Chris Paik discusses the potential misalignment of interests caused by the stacking of management fees in the venture capital industry.

Founder-Investor Misalignments

  • Misalignments can occur during acquisitions when management incentives do not align with the interests of the cap table.
  • Short-term incentives can lead to decisions that are not in the long-term interest of all stakeholders.

"One of the biggest areas of misalignment between founders and investors is probably management incentive in an acquisition."

Chris Paik identifies a significant misalignment issue in the venture capital ecosystem, where acquisition incentives for management may not benefit the investors who supported the company's growth.

Personal Investment Strategies

  • A good board member acts as a reflective mirror to founders rather than offering prescriptive advice.
  • Investor decisions are best made without reliance on synthesized information from associates.
  • Personal involvement in due diligence leads to better investment decisions.

"I think a great board is meant to be a mirror to the founders."

Chris Paik shares his perspective on the role of a board member, emphasizing the importance of guiding rather than dictating the decisions of company leadership.

Substack's Business Model

  • Substack has product-market fit but may lack business model-product fit.
  • Charging a percentage of revenue may not be sustainable at scale.
  • Larger creators and platforms often negotiate lower rates, leading to margin compression.

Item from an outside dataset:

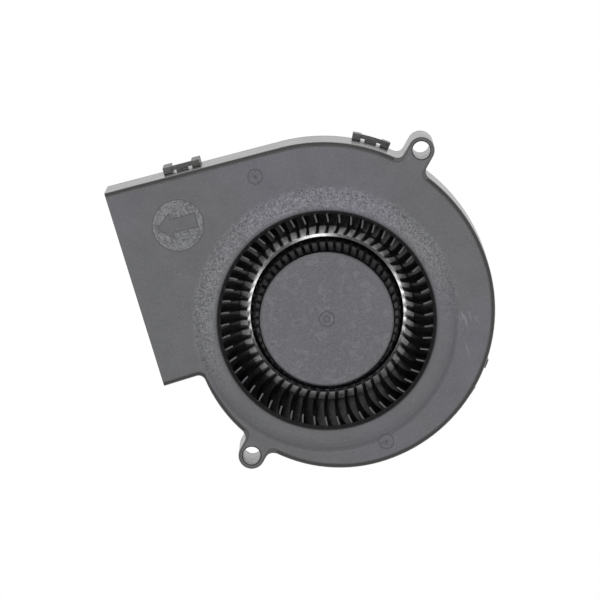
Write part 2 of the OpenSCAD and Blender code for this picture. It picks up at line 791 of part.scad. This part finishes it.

"Substack is an interesting company where I don't know if they have business model product fit."

Chris Paik expresses skepticism about Substack's long-term business model viability, questioning whether their revenue-based charging model is sustainable as the company scales.

Future of Pace

  • The vision for Pace is to have a small, focused team of partners.
  • The goal is for the firm to continue its focus on venture capital Series A and formative companies.

"Pace is five or six perfectly cool partners. I am no longer there."

Chris Paik outlines his long-term vision for Pace, indicating a desire for the firm to maintain a focused and effective team even after his departure.